Short problem:
The lines to return are those from the one containing "const pivotRecesses = [0, SECTOR_PIVOT].map((y)" down to the one containing "point = shown.matrix_world", inclusive; return them exactly and nothing else.

Material for the task:
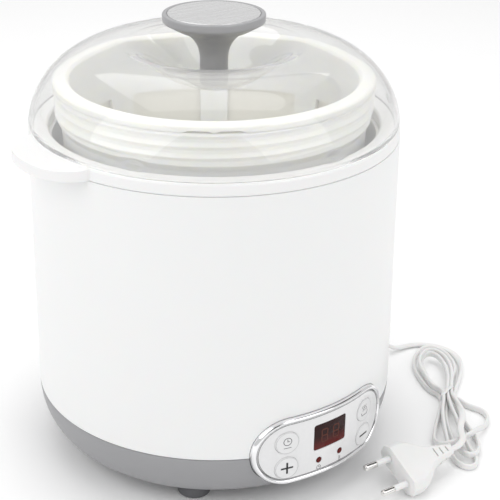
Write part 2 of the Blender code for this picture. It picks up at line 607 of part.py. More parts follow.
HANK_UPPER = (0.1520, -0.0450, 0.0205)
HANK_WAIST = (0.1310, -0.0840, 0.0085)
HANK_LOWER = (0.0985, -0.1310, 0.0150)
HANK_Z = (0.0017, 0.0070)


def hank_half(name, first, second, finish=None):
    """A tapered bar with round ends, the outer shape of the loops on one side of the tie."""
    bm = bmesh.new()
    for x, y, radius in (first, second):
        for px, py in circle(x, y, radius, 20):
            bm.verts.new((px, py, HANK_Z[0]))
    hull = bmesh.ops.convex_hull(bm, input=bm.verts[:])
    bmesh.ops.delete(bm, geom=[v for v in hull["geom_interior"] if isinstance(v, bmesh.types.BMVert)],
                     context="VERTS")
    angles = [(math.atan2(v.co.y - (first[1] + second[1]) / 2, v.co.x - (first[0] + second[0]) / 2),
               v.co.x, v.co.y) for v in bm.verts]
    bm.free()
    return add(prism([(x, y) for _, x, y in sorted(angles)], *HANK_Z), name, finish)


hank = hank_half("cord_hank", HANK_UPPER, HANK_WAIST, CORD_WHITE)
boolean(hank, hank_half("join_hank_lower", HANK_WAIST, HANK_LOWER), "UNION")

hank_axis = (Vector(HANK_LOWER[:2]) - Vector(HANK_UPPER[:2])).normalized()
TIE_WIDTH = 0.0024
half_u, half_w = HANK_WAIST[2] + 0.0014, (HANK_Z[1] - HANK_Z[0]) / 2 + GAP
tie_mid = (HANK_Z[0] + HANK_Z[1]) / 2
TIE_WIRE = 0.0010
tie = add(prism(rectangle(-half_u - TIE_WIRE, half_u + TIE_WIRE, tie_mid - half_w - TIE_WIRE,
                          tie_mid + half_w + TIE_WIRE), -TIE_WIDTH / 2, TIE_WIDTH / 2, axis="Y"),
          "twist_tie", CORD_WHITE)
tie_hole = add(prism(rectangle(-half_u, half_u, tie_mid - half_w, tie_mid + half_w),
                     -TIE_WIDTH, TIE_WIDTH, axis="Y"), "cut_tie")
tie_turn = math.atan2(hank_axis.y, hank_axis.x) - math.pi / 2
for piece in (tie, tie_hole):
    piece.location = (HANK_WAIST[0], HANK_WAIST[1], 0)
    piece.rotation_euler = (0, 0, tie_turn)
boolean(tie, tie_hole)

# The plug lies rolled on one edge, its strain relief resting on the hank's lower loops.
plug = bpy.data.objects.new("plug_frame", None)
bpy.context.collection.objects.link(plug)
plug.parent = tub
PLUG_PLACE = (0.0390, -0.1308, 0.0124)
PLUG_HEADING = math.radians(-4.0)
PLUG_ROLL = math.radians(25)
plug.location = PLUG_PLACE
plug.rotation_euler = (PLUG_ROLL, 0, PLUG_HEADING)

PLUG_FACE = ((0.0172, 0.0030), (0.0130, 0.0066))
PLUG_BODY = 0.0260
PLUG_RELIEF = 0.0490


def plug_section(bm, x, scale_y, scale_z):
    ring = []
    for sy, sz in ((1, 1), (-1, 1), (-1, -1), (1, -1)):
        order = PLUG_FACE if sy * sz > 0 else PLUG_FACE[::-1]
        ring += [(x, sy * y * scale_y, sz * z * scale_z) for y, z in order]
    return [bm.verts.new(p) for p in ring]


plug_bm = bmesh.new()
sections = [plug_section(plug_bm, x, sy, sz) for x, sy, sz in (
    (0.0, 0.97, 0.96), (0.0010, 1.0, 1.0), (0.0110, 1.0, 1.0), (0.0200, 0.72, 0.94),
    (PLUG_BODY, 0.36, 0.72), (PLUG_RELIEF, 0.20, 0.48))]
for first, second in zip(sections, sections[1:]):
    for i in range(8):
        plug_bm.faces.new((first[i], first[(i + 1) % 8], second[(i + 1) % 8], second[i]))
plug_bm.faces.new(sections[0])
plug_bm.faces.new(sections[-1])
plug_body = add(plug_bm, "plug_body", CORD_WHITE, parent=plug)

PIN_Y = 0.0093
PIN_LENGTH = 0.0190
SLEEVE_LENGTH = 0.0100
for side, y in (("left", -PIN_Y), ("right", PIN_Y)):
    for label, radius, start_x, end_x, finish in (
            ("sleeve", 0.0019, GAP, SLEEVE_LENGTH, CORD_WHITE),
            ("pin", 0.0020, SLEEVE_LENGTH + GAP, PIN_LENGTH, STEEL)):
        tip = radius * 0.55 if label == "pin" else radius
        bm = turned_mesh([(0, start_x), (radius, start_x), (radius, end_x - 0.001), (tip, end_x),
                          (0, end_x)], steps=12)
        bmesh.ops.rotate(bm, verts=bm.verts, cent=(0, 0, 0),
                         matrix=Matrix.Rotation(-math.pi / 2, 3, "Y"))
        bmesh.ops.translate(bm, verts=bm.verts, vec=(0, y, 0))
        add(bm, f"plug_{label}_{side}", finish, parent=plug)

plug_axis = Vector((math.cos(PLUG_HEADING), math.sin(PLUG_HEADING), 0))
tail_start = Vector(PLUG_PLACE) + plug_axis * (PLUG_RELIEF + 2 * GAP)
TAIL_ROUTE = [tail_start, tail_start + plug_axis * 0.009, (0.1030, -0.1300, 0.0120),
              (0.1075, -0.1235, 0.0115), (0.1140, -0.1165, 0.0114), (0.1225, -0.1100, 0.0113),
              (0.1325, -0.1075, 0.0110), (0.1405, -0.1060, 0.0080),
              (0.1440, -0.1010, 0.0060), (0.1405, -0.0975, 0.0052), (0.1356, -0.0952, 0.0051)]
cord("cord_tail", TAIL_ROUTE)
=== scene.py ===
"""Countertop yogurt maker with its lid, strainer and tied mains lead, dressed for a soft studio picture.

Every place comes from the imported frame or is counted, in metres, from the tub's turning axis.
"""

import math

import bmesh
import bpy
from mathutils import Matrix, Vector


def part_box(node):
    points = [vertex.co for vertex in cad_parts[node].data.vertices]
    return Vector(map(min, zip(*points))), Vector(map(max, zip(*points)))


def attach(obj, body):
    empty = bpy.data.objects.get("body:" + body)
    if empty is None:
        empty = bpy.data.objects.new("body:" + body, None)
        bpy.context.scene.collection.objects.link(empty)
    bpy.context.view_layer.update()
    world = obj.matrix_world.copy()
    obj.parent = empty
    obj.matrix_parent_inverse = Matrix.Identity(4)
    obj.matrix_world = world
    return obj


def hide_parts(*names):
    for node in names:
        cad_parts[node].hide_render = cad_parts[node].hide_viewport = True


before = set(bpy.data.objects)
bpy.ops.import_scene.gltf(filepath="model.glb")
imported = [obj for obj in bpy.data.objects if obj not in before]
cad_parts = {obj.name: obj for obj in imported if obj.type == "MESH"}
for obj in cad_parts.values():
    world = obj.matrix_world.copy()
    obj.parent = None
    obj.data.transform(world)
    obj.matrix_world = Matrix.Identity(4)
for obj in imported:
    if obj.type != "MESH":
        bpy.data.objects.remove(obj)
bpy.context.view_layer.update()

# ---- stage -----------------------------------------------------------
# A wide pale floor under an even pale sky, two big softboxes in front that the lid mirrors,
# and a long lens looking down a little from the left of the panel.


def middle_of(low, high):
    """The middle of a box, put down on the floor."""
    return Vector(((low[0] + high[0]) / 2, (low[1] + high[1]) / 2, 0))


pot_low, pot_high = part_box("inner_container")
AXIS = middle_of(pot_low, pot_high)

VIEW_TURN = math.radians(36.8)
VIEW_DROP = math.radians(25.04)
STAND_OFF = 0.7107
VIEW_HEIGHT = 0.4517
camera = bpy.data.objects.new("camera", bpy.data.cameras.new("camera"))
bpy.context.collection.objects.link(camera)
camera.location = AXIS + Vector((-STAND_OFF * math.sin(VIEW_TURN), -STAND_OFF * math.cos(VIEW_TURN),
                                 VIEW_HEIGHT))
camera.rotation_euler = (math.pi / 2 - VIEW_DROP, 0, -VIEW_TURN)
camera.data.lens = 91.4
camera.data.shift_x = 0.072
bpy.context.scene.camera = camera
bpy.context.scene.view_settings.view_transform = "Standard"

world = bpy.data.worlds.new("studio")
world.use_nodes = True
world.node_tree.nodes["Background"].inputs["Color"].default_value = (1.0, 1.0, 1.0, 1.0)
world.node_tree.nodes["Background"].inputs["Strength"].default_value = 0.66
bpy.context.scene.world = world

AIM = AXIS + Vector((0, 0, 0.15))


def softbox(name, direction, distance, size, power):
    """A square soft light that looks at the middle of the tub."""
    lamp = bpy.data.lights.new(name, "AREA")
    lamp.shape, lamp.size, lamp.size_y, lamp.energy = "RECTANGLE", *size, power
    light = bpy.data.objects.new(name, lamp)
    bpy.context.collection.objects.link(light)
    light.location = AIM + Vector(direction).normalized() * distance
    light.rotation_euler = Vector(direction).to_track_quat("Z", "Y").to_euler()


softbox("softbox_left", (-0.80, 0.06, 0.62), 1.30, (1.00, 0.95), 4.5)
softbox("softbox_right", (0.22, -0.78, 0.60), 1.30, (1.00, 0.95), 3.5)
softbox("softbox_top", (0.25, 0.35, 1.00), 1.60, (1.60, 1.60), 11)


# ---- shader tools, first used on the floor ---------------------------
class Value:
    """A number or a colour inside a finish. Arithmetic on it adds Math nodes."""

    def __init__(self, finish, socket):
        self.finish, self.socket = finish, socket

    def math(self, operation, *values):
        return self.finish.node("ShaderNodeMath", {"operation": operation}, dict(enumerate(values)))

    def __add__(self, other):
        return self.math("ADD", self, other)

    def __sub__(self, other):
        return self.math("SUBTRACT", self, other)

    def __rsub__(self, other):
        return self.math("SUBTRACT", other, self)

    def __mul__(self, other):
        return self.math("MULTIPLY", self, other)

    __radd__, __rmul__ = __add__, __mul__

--

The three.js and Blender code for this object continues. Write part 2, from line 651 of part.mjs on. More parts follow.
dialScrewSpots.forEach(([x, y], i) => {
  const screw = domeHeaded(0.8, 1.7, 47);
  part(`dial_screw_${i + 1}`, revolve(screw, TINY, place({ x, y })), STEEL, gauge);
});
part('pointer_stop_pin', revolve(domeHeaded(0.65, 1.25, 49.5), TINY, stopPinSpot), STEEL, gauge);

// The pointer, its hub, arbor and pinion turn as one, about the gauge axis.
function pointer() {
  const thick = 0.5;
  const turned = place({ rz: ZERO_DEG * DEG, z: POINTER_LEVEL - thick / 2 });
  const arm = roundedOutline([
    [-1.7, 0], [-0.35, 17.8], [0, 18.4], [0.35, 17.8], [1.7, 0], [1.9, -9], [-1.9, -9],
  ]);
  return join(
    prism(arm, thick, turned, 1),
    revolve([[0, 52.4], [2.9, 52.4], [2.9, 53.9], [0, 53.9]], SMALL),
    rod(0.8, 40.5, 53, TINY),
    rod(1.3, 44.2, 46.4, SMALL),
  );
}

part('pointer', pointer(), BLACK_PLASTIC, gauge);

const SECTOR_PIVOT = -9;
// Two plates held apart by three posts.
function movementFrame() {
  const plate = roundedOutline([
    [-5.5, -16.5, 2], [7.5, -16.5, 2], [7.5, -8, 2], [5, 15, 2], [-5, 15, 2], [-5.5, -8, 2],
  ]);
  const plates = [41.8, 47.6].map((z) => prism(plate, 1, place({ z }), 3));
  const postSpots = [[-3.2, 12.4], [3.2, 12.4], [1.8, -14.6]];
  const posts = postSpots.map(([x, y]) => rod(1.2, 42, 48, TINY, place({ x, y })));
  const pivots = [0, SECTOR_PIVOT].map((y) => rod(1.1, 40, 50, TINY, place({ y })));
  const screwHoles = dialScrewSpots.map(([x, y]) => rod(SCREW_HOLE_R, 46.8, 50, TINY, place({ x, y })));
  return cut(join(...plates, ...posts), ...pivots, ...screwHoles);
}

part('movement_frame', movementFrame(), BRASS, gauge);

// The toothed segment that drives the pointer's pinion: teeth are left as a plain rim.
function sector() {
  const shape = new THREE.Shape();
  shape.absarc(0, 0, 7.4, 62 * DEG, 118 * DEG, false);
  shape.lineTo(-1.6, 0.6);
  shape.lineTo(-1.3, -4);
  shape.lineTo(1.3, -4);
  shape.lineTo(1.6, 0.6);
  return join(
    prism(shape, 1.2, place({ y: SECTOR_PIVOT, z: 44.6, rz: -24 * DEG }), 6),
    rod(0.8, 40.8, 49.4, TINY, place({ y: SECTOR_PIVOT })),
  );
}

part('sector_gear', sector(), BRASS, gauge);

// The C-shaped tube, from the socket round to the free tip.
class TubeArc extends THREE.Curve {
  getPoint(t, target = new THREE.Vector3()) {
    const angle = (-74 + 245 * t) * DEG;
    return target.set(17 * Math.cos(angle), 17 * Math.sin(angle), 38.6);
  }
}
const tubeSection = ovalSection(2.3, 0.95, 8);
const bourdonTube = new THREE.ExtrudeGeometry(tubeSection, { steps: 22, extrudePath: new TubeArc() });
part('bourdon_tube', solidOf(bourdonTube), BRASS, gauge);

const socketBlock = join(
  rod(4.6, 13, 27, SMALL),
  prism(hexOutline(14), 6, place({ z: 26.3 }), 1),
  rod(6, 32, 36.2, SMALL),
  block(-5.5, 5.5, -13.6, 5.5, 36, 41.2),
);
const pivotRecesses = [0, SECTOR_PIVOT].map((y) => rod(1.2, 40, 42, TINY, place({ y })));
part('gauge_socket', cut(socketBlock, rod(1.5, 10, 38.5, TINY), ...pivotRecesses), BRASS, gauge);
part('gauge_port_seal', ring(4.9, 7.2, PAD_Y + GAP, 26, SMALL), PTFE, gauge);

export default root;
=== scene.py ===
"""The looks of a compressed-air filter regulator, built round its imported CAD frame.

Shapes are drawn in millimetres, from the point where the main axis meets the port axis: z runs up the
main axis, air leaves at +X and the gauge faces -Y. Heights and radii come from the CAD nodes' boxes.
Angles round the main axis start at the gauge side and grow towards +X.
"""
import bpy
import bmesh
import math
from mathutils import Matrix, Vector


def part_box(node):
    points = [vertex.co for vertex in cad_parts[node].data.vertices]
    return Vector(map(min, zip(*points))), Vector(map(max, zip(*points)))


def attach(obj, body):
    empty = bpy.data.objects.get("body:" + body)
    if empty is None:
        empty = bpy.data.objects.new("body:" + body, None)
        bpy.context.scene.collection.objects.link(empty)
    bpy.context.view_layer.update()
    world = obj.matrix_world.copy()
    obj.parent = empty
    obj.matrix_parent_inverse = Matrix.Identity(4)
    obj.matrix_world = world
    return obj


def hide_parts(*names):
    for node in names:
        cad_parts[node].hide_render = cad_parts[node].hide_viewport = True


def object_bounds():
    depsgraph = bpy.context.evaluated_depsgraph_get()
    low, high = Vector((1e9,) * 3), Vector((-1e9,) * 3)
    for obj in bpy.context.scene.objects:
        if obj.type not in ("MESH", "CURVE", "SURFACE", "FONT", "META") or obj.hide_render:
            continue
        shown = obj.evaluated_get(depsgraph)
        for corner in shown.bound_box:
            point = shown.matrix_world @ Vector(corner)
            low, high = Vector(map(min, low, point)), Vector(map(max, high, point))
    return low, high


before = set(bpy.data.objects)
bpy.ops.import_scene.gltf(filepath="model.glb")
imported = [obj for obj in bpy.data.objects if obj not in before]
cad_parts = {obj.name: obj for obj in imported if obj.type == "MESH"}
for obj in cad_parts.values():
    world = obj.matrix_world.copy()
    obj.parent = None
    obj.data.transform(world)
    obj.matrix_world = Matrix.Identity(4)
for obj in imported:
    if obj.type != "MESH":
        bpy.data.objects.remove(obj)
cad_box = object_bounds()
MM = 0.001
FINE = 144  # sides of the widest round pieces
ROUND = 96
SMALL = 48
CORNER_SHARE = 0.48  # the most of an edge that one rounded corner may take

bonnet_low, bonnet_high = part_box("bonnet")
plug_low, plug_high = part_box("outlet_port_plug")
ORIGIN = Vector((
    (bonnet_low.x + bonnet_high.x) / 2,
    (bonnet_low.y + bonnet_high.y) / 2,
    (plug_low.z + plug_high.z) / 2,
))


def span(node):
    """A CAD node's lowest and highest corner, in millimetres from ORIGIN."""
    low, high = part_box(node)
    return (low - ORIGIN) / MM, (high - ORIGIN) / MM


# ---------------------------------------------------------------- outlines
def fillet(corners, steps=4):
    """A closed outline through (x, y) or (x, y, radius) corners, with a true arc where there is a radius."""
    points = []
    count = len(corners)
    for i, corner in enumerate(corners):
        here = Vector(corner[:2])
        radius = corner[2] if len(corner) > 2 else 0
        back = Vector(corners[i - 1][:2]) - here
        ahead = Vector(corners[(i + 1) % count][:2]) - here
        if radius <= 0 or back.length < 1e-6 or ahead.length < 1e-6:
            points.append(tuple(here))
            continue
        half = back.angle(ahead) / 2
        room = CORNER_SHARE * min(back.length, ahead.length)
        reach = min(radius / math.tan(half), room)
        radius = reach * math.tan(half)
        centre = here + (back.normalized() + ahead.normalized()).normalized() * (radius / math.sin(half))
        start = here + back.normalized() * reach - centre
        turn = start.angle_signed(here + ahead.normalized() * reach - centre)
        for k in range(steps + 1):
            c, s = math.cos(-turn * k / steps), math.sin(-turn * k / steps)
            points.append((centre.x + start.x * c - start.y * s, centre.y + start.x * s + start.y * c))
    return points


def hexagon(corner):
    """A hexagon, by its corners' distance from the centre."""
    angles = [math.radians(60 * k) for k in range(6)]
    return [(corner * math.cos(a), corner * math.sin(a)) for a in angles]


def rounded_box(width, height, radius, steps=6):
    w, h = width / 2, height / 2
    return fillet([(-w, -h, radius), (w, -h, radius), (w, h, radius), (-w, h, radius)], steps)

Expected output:
const pivotRecesses = [0, SECTOR_PIVOT].map((y) => rod(1.2, 40, 42, TINY, place({ y })));
part('gauge_socket', cut(socketBlock, rod(1.5, 10, 38.5, TINY), ...pivotRecesses), BRASS, gauge);
part('gauge_port_seal', ring(4.9, 7.2, PAD_Y + GAP, 26, SMALL), PTFE, gauge);

export default root;
=== scene.py ===
"""The looks of a compressed-air filter regulator, built round its imported CAD frame.

Shapes are drawn in millimetres, from the point where the main axis meets the port axis: z runs up the
main axis, air leaves at +X and the gauge faces -Y. Heights and radii come from the CAD nodes' boxes.
Angles round the main axis start at the gauge side and grow towards +X.
"""
import bpy
import bmesh
import math
from mathutils import Matrix, Vector


def part_box(node):
    points = [vertex.co for vertex in cad_parts[node].data.vertices]
    return Vector(map(min, zip(*points))), Vector(map(max, zip(*points)))


def attach(obj, body):
    empty = bpy.data.objects.get("body:" + body)
    if empty is None:
        empty = bpy.data.objects.new("body:" + body, None)
        bpy.context.scene.collection.objects.link(empty)
    bpy.context.view_layer.update()
    world = obj.matrix_world.copy()
    obj.parent = empty
    obj.matrix_parent_inverse = Matrix.Identity(4)
    obj.matrix_world = world
    return obj


def hide_parts(*names):
    for node in names:
        cad_parts[node].hide_render = cad_parts[node].hide_viewport = True


def object_bounds():
    depsgraph = bpy.context.evaluated_depsgraph_get()
    low, high = Vector((1e9,) * 3), Vector((-1e9,) * 3)
    for obj in bpy.context.scene.objects:
        if obj.type not in ("MESH", "CURVE", "SURFACE", "FONT", "META") or obj.hide_render:
            continue
        shown = obj.evaluated_get(depsgraph)
        for corner in shown.bound_box:
            point = shown.matrix_world @ Vector(corner)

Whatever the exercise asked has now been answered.